INTRODUCTION
Proximal junctional kyphosis (PJK) and failure (PJF) are complications affecting up to 39% of fusion surgery patients with adult spinal deformity [1] and leading to revision surgery in 2-17% of all cases [2-4]. Poor spinopelvic sagittal alignment is one of the important risk factors, potentially predictive of complications [5]. Sagittal imbalance was shown to be moderately-to-strongly associated with spinal loads [6], and elevated forces acting repetitively on the proximal segment could contribute to the development of mechanical complications in the junctional region. However, the link between proximal segment loads and PJK/PJF has not been explored yet.

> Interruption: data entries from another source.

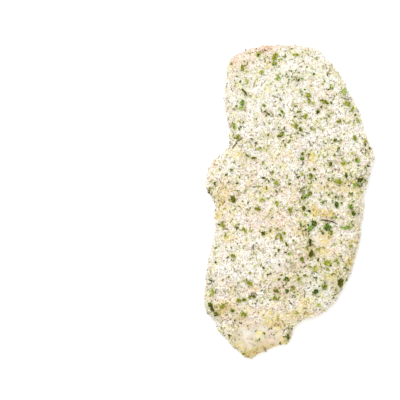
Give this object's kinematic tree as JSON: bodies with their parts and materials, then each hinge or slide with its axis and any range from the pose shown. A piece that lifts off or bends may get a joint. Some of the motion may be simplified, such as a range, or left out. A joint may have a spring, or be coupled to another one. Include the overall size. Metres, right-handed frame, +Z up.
{
  "type": "breaded chicken schnitzel",
  "caption": "Raw chicken schnitzel beaten flat, in a pale coat of fine crumbs and chopped parsley, with side lobes, a furrowed top and a thin folded tail.",
  "frame": {"origin": "middle of the footprint, on the surface the schnitzel lies on", "axes": "+Z up out of the shown side, +Y along the length towards the broad end, +X to the right seen from above"},
  "size_m": [0.0974, 0.18, 0.0127],
  "materials": {
    "coat": null
  },
  "bodies": {
    "root": {"schnitzel": "coat"}
  },
  "joints": []
}
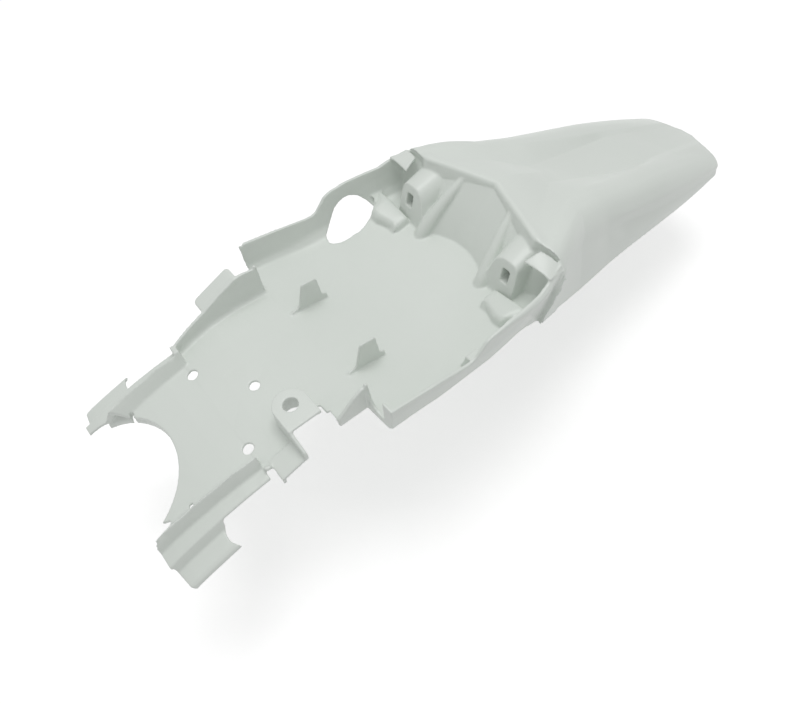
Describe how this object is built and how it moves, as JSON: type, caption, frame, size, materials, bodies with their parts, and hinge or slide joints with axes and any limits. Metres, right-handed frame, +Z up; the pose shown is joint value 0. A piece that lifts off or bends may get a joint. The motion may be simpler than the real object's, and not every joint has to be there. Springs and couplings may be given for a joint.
{
  "type": "motorcycle rear fender",
  "caption": "One-piece moulded rear fender: open tray with bolt holes, fins, bosses and a side window, running into a hooded tail with skirts.",
  "frame": {"origin": "axis of the middle bolt hole in the front floor, at half the floor's thickness", "axes": "+X towards the tail, +Y to the right side of the bike, +Z up, away from the wheel"},
  "size_m": [0.6785, 0.2185, 0.1257],
  "materials": {
    "white_plastic": "smooth white injection-moulded polypropylene with a soft gloss"
  },
  "bodies": {
    "root": {"rear_fender": "white_plastic"}
  },
  "joints": []
}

The hypothesis of this combined clinical and computational study is that early postoperative loads at adjacent segment, as related to sagittal alignment, are greater in patients who later develop PJK or PJF.
METHODS
A sample of N=70 patients with adult spinal deformity treated with T10-Pelvis fusion and followed-up for at least 2 years was retrospectively retrieved from a prospectively collected multi-centric database. Sagittal alignment (individual vertebrae C2-L5, sacrum and pelvis) was annotated in postoperative (<6 weeks) radiographs. Alignment data, body weight and height were used to modify a previously established validated generic musculoskeletal model of the spine [7] with fusion [8] to construct patient-specific spine models. Inverse-static simulations of upright standing posture were performed to predict postoperative loads at the adjacent segment, T9/T10.
RESULTS
Thirteen (19%) patients developed PJK/PJF within the course of the follow-up. There were no statistically significant differences between PJK and no-PJK groups in terms of age, body mass, body height, or sagittal parameters, except for Global Alignment and Proportion (GAP) score (7.7±3.5 vs. 4.8±3.3, p<.01, effect size Cohen’s d=0.88). Patients who developed PJK had higher simulation-predicted postoperative compressive forces at the T9/T10 adjacent segment (0.81 ± 0.21 vs. 0.54 ± 0.16, p <.001, d=1.58) and slightly lower anterior shear forces (-0.003 ± 0.58 vs. 0.030 ± 0.061, p <.05, d=0.56), normalized to body weight. Diagnostic performance of postoperative compressive forces in discriminating between future PJK and no-PJK, was very good (ROC-AUC=0.85; Accuracy=76%, Sensitivity=92%, Specificity=72%, for cut-off value NormCompr≥1.075) and better than or comparable to GAP score (ROC-AUC=0.73; Accuracy=74%, Sensitivity=69%, Specificity=75%, for cut-off value GAP≥7).
DISCUSSION
Biomechanical simulations predicted that patients who developed PJK or PJF at the follow-up, had elevated compressive forces and more posterior direction of load at the proximal segment shortly after surgery. This suggests postoperative loads, as related to spinal alignment, might be involved in the development of proximal junctional disorders. Daily exposure to elevated compressive loads might compromise the integrity of spinal tissues, leading to progressive formation of vertebral compressive fractures or dehydration and accelerated degeneration of the intervertebral disc. While the diagnostic potential of biomechanical analysis of postoperative loads is encouraging, the gained improvement compared to simpler alignment analysis methods, such as GAP score, must be balanced against the technical complexity. Future analyses should include other fusion scenarios than T10-Pelvis and accounting for mechanical properties of tissues in order to increase results generalizability and improve accuracy of PJK/PJF predictions.